### [Given data]
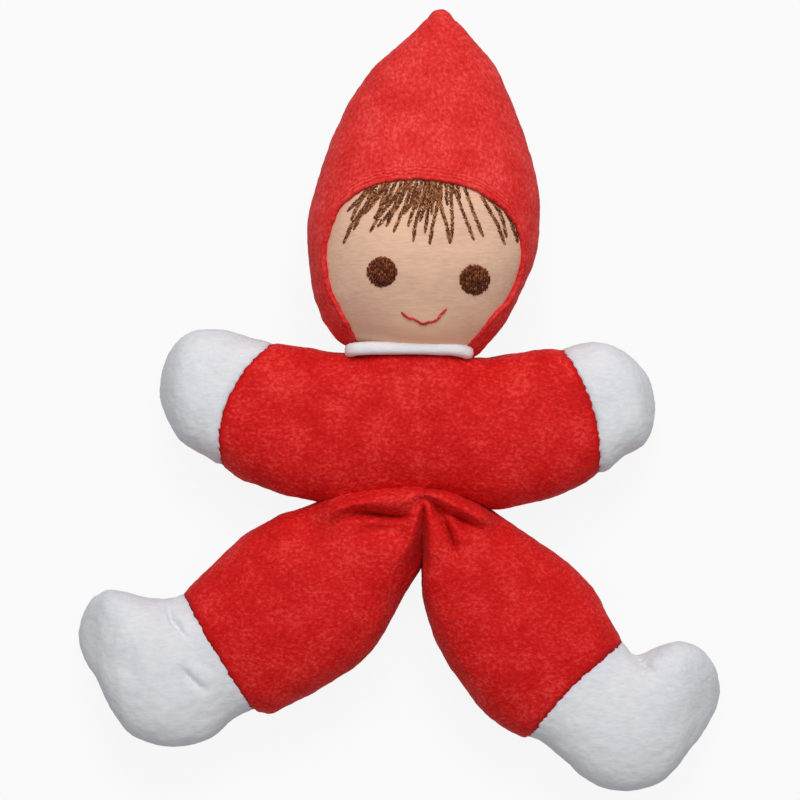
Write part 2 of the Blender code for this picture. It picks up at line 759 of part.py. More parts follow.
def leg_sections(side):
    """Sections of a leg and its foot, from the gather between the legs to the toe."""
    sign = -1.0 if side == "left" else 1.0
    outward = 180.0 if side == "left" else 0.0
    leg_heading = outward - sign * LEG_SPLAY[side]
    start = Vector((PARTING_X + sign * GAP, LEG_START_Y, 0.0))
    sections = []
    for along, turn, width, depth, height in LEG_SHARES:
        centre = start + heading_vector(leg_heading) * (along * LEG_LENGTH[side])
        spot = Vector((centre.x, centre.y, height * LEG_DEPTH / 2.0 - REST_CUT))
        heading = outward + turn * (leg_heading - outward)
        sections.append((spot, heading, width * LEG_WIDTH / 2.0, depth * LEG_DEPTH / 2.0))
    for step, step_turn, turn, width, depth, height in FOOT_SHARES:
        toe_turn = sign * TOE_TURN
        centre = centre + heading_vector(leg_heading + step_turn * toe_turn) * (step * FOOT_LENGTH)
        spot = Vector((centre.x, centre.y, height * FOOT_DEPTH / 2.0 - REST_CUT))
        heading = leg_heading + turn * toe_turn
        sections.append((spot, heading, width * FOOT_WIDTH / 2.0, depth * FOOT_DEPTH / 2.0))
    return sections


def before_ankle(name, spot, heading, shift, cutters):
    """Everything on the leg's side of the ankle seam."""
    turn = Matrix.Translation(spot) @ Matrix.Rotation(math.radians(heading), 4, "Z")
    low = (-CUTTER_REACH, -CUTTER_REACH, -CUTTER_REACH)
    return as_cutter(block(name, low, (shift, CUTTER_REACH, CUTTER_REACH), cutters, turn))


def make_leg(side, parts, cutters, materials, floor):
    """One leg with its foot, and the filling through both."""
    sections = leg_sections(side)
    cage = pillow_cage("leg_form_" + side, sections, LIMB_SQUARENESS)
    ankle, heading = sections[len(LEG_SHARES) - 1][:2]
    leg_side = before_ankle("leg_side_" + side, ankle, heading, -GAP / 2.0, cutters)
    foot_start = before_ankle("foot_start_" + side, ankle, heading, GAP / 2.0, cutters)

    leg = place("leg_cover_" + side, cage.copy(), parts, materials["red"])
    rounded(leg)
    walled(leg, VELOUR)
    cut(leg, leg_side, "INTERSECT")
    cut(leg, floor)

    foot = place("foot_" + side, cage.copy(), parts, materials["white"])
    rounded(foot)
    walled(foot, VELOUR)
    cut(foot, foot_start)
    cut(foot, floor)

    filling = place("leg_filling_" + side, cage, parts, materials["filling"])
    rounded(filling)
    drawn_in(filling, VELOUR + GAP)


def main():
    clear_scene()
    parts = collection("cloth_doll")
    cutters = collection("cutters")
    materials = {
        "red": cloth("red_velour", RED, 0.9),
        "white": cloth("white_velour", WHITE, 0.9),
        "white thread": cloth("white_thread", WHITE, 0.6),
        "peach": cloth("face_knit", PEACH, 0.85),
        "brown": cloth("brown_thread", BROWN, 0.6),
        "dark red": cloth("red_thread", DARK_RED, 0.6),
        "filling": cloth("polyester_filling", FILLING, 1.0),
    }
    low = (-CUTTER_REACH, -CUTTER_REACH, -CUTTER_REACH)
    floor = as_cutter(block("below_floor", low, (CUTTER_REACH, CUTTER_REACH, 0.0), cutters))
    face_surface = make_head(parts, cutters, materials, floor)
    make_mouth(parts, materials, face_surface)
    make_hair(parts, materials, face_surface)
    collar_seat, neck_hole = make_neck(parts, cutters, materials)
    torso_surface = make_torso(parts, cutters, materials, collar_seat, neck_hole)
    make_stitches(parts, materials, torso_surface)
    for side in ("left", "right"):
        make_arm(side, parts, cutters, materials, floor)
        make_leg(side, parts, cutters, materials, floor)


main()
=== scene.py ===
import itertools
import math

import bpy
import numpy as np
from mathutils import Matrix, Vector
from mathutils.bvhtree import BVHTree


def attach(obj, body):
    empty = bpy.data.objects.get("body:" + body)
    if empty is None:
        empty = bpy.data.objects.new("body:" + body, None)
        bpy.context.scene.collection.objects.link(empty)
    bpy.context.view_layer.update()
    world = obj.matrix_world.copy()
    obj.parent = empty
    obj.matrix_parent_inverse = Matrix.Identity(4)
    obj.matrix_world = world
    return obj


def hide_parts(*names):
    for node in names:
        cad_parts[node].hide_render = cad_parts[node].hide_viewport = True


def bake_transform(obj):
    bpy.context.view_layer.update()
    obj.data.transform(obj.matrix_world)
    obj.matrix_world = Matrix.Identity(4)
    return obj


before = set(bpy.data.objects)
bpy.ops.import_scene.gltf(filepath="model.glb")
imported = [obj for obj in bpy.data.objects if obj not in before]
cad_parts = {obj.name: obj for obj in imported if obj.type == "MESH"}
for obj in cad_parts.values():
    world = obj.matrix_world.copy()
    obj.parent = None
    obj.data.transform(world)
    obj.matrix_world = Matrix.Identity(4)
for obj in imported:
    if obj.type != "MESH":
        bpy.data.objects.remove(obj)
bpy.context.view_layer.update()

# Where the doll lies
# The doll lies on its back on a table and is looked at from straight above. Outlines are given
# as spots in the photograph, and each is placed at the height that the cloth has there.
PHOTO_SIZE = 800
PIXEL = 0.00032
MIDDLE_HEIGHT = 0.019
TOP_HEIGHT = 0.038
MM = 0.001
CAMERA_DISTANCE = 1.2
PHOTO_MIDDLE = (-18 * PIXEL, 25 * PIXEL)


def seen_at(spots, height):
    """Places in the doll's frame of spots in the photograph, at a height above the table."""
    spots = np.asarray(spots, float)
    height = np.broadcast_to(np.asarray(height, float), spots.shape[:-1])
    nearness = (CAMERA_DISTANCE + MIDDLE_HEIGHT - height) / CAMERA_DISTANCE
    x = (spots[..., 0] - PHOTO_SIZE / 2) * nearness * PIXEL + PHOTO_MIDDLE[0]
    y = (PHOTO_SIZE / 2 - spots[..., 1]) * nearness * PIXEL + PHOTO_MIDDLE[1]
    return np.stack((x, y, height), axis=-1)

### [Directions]
Copy exactly the lines from the line with "make_hair(parts, materials, face_surface)" up to and including the line with "obj.data.transform(world)", and no other lines.

### [The reply]
    make_hair(parts, materials, face_surface)
    collar_seat, neck_hole = make_neck(parts, cutters, materials)
    torso_surface = make_torso(parts, cutters, materials, collar_seat, neck_hole)
    make_stitches(parts, materials, torso_surface)
    for side in ("left", "right"):
        make_arm(side, parts, cutters, materials, floor)
        make_leg(side, parts, cutters, materials, floor)


main()
=== scene.py ===
import itertools
import math

import bpy
import numpy as np
from mathutils import Matrix, Vector
from mathutils.bvhtree import BVHTree


def attach(obj, body):
    empty = bpy.data.objects.get("body:" + body)
    if empty is None:
        empty = bpy.data.objects.new("body:" + body, None)
        bpy.context.scene.collection.objects.link(empty)
    bpy.context.view_layer.update()
    world = obj.matrix_world.copy()
    obj.parent = empty
    obj.matrix_parent_inverse = Matrix.Identity(4)
    obj.matrix_world = world
    return obj


def hide_parts(*names):
    for node in names:
        cad_parts[node].hide_render = cad_parts[node].hide_viewport = True


def bake_transform(obj):
    bpy.context.view_layer.update()
    obj.data.transform(obj.matrix_world)
    obj.matrix_world = Matrix.Identity(4)
    return obj


before = set(bpy.data.objects)
bpy.ops.import_scene.gltf(filepath="model.glb")
imported = [obj for obj in bpy.data.objects if obj not in before]
cad_parts = {obj.name: obj for obj in imported if obj.type == "MESH"}
for obj in cad_parts.values():
    world = obj.matrix_world.copy()
    obj.parent = None
    obj.data.transform(world)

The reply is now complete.